[Begin RECORDED INFORMATION]
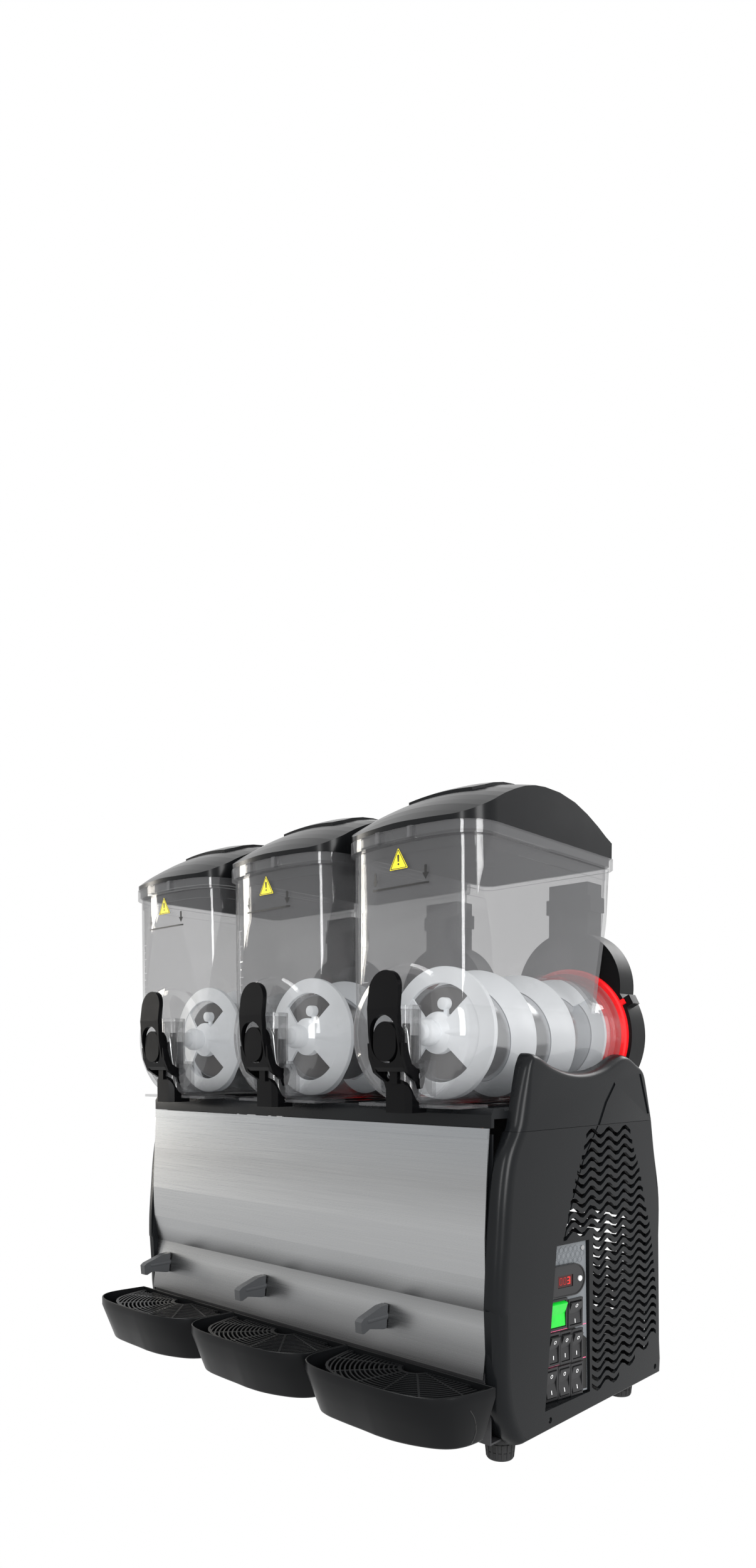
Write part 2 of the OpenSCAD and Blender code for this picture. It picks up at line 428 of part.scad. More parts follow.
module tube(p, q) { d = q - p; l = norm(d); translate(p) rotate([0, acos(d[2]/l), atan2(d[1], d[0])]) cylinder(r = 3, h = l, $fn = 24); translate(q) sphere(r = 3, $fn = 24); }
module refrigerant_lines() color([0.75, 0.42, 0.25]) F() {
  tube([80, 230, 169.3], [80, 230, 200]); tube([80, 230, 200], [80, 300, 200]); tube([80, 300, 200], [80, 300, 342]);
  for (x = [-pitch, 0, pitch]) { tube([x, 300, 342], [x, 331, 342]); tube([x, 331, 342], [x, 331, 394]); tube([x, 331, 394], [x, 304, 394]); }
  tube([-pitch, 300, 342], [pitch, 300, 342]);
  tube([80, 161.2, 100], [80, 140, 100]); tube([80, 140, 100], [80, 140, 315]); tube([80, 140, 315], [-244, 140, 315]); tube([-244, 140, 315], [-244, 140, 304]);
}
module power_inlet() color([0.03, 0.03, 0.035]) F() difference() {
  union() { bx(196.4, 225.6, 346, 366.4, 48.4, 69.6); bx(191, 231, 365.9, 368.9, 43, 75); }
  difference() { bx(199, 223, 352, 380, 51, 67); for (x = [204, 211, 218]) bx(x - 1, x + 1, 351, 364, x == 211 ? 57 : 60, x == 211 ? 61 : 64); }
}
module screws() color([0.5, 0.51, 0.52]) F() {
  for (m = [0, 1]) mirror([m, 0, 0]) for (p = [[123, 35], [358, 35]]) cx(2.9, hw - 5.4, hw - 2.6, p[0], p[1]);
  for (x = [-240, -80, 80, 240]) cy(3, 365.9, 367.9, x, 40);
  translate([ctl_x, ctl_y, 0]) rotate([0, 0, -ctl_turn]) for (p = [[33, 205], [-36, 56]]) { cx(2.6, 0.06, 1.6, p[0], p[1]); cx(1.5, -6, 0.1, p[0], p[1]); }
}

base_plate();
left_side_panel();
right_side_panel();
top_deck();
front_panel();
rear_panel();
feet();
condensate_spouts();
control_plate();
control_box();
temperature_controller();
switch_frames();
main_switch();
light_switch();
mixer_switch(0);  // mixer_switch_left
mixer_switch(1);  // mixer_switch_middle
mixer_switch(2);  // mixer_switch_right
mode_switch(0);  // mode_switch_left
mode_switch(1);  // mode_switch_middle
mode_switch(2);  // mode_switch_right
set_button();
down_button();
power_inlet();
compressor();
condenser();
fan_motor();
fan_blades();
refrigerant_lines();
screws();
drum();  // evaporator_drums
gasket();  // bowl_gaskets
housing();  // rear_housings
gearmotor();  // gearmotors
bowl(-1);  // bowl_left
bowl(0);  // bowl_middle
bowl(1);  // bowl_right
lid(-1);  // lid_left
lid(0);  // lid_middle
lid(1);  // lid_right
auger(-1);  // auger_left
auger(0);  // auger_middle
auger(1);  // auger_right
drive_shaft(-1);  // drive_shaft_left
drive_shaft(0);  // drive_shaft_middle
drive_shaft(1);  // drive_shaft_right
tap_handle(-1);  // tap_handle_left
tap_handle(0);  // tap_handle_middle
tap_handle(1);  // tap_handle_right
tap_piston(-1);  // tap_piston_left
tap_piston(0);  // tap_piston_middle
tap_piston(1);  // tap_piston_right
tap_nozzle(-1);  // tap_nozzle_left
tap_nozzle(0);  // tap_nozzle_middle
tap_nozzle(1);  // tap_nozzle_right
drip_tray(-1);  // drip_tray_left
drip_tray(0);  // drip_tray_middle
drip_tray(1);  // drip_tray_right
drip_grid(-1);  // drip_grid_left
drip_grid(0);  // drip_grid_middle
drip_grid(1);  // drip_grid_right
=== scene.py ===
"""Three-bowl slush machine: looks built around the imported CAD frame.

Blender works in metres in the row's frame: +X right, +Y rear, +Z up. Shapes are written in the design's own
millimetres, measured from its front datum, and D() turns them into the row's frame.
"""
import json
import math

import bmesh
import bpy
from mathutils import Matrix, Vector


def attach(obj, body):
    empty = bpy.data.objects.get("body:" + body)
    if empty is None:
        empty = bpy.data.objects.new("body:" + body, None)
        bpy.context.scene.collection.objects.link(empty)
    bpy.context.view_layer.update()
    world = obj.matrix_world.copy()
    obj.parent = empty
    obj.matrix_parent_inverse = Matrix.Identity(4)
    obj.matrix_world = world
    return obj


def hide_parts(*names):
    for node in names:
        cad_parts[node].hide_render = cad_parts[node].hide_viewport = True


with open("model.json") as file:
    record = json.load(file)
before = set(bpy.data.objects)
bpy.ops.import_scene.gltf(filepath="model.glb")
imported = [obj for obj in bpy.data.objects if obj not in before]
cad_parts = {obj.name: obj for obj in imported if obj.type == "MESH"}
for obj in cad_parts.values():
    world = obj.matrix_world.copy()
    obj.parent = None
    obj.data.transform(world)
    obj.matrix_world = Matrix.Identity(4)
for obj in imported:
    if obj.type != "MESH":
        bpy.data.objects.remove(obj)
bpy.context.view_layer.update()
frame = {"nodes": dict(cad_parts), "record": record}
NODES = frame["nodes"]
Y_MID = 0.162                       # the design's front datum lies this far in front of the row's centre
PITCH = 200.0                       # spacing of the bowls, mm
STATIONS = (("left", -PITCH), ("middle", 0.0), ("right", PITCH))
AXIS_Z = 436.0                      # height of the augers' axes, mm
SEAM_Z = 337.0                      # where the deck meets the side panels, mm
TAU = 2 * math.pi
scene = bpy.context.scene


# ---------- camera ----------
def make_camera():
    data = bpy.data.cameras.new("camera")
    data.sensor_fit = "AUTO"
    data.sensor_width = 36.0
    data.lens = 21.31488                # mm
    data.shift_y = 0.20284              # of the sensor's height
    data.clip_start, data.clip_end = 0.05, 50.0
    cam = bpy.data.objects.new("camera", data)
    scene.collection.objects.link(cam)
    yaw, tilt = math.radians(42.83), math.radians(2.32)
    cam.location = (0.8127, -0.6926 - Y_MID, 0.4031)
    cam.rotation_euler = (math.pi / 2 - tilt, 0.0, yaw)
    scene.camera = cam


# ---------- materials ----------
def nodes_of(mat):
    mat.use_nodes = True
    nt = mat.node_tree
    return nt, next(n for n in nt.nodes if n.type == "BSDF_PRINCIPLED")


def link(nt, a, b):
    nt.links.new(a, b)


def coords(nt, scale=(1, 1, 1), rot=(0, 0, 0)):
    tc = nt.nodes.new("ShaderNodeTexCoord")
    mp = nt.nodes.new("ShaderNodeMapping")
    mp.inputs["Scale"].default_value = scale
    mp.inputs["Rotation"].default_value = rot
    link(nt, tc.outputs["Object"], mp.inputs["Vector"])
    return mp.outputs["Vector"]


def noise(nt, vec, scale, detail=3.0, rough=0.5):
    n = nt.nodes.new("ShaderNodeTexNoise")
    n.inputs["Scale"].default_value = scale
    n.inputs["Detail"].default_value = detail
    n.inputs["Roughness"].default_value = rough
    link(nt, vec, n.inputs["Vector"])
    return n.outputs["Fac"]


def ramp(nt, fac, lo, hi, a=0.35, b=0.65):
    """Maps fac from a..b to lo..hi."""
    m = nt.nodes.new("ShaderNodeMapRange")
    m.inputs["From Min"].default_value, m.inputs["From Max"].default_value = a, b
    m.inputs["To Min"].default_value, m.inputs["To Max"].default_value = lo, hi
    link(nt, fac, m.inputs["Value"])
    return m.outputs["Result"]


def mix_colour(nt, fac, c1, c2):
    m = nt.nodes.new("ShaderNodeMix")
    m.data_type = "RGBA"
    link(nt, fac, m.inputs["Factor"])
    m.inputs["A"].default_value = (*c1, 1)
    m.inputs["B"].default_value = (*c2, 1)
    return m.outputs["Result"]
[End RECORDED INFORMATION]
WHAT THE TASK REQUIRES =>
From the data, collect all lines where the string "body" appears.

REPLY TO THE EXERCISE =>
def attach(obj, body):
    empty = bpy.data.objects.get("body:" + body)
        empty = bpy.data.objects.new("body:" + body, None)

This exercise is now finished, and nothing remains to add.